### [GIVEN MATERIAL]
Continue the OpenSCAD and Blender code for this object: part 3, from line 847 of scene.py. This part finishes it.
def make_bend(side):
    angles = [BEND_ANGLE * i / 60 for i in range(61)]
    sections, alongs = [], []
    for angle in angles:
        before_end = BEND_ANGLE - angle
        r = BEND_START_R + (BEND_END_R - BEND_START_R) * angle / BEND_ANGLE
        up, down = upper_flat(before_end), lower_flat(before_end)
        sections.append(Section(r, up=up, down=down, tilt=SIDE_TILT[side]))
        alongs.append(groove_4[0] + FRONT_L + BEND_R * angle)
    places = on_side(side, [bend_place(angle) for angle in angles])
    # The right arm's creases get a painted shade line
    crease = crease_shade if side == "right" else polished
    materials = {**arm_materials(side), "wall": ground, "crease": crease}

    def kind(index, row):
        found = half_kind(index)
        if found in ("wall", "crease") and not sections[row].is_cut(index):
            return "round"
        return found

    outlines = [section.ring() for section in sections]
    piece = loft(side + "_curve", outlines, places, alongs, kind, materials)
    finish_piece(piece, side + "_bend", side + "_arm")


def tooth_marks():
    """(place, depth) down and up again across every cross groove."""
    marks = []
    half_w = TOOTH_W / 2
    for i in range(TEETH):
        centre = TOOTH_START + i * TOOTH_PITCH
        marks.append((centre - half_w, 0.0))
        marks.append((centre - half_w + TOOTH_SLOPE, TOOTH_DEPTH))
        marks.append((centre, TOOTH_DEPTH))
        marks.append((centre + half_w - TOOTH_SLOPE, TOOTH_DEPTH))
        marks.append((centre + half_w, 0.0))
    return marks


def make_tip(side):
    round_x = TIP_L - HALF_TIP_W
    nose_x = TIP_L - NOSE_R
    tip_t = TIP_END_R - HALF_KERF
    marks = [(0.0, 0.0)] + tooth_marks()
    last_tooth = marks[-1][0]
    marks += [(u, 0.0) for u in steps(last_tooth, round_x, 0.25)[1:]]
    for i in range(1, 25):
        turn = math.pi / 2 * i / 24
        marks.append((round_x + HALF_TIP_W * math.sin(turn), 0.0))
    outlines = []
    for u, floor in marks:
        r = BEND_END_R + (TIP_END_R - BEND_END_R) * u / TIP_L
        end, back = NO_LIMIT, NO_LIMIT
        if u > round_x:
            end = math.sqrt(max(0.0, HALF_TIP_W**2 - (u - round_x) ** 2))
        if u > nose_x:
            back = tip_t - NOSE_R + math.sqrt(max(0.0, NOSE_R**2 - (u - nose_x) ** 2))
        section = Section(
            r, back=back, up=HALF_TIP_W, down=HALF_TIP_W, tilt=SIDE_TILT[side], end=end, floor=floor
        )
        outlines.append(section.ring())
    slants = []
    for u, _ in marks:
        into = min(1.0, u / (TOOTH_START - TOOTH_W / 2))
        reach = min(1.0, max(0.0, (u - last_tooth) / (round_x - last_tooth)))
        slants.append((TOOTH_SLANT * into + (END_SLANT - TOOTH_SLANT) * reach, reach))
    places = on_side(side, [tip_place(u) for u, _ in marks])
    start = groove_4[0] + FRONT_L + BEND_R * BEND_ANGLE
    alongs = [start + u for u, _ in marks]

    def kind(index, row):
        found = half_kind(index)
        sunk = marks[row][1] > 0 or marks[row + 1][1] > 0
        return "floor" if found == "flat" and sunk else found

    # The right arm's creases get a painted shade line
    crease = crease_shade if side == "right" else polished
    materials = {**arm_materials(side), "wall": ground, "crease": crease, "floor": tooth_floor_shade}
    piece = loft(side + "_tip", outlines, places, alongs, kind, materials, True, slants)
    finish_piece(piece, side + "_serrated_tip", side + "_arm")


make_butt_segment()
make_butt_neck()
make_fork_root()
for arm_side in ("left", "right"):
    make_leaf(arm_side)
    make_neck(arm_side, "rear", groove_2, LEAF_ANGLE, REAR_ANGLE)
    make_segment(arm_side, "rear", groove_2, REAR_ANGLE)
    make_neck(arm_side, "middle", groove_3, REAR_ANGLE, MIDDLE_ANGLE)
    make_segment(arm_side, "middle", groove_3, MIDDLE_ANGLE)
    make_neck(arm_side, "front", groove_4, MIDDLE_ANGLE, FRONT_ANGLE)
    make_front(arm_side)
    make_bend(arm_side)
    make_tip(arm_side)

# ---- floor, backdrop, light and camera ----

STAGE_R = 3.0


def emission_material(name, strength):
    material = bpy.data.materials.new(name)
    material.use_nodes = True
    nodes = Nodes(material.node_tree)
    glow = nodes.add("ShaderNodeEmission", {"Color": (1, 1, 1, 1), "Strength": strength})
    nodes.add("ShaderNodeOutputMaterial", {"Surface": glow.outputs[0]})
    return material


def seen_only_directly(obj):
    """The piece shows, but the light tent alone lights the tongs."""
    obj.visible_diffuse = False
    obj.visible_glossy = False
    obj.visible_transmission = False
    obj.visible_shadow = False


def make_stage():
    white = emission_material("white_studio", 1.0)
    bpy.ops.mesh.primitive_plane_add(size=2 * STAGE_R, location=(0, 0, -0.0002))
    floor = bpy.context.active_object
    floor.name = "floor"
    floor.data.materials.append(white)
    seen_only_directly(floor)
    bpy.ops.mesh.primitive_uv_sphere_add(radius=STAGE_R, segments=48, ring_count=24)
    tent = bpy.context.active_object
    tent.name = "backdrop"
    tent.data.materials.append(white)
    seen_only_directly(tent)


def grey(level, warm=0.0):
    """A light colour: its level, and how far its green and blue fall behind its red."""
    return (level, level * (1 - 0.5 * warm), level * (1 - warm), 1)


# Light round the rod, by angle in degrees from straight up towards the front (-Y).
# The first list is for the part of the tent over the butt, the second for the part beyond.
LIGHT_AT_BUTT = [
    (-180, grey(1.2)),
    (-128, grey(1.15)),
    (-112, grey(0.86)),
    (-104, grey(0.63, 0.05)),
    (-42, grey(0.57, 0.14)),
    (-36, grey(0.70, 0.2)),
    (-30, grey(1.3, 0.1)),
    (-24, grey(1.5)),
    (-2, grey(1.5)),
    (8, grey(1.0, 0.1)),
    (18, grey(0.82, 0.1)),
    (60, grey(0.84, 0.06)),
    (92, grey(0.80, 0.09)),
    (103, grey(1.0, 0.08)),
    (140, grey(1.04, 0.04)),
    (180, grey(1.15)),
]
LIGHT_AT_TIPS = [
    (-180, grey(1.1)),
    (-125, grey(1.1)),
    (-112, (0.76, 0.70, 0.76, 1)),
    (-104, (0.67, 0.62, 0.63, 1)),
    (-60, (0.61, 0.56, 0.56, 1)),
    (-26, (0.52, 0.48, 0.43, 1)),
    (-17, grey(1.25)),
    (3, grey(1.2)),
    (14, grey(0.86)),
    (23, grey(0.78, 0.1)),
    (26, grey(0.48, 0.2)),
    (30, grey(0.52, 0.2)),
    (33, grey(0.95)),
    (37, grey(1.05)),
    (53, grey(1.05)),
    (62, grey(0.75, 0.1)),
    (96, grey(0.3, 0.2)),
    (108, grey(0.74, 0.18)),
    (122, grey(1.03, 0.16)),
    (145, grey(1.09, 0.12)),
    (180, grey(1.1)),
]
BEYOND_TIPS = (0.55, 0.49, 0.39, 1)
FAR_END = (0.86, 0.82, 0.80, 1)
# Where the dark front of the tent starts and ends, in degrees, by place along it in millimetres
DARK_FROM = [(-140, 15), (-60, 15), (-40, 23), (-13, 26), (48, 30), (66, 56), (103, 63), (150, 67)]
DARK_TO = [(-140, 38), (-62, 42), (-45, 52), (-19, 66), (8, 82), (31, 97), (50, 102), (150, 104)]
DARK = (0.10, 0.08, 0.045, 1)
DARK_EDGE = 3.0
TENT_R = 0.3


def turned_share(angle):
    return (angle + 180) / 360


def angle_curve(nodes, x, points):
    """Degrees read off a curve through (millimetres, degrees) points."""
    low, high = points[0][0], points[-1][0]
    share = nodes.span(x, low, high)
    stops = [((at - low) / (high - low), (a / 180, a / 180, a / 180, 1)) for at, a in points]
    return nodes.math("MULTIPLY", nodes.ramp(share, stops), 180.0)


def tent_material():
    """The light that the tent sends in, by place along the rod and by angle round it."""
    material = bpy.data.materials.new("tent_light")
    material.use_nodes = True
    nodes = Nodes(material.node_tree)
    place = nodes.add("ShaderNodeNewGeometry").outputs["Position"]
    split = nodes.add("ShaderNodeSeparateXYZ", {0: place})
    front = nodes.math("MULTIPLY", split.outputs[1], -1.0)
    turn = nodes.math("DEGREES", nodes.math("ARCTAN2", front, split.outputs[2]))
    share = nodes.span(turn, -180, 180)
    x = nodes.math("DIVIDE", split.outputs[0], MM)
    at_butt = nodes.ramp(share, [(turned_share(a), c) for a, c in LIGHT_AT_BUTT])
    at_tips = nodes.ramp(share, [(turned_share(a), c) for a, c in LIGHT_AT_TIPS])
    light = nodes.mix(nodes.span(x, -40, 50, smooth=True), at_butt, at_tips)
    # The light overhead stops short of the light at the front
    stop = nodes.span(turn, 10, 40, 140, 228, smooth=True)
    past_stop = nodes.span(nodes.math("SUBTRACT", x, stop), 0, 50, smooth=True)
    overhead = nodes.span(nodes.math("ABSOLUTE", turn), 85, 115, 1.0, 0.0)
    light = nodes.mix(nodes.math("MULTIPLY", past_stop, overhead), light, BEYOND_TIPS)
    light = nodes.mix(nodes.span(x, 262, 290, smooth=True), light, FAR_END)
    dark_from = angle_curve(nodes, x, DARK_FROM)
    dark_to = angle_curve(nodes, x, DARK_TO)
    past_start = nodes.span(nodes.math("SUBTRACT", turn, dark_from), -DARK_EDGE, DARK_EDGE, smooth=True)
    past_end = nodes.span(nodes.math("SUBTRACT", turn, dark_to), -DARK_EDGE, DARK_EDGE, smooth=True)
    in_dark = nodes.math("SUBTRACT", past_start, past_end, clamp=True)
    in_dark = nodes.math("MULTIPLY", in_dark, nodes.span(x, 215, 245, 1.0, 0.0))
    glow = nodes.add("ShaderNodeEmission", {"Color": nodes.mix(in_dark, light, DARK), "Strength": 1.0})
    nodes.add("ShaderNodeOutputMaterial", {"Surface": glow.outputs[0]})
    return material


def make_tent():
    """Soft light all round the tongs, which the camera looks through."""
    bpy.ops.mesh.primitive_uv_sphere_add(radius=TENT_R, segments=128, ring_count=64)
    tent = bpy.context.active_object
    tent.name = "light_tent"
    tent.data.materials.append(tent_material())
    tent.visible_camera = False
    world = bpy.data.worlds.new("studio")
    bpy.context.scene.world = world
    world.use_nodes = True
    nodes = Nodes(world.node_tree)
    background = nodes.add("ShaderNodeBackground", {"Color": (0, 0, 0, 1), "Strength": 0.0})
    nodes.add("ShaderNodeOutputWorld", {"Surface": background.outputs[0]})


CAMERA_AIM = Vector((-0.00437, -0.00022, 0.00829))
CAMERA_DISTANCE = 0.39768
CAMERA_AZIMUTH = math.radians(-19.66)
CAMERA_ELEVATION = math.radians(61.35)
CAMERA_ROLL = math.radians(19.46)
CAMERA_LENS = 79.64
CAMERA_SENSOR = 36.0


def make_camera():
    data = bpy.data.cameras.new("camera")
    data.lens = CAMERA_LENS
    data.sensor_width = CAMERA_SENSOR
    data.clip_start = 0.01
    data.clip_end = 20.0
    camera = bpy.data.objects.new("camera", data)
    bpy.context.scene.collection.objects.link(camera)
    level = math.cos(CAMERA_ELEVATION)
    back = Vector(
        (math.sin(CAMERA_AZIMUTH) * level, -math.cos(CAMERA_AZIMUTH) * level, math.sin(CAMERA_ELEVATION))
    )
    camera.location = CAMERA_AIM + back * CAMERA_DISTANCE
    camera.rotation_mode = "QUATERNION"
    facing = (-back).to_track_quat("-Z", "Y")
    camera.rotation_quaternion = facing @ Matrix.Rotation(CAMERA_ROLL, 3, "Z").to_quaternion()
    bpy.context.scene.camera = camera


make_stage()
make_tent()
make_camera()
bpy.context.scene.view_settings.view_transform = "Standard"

### [GOAL]
From the very first line of the data through the line with "return marks" in it, please reproduce each line exactly and output nothing more.

### [EXERCISE ANSWER]
Continue the OpenSCAD and Blender code for this object: part 3, from line 847 of scene.py. This part finishes it.
def make_bend(side):
    angles = [BEND_ANGLE * i / 60 for i in range(61)]
    sections, alongs = [], []
    for angle in angles:
        before_end = BEND_ANGLE - angle
        r = BEND_START_R + (BEND_END_R - BEND_START_R) * angle / BEND_ANGLE
        up, down = upper_flat(before_end), lower_flat(before_end)
        sections.append(Section(r, up=up, down=down, tilt=SIDE_TILT[side]))
        alongs.append(groove_4[0] + FRONT_L + BEND_R * angle)
    places = on_side(side, [bend_place(angle) for angle in angles])
    # The right arm's creases get a painted shade line
    crease = crease_shade if side == "right" else polished
    materials = {**arm_materials(side), "wall": ground, "crease": crease}

    def kind(index, row):
        found = half_kind(index)
        if found in ("wall", "crease") and not sections[row].is_cut(index):
            return "round"
        return found

    outlines = [section.ring() for section in sections]
    piece = loft(side + "_curve", outlines, places, alongs, kind, materials)
    finish_piece(piece, side + "_bend", side + "_arm")


def tooth_marks():
    """(place, depth) down and up again across every cross groove."""
    marks = []
    half_w = TOOTH_W / 2
    for i in range(TEETH):
        centre = TOOTH_START + i * TOOTH_PITCH
        marks.append((centre - half_w, 0.0))
        marks.append((centre - half_w + TOOTH_SLOPE, TOOTH_DEPTH))
        marks.append((centre, TOOTH_DEPTH))
        marks.append((centre + half_w - TOOTH_SLOPE, TOOTH_DEPTH))
        marks.append((centre + half_w, 0.0))
    return marks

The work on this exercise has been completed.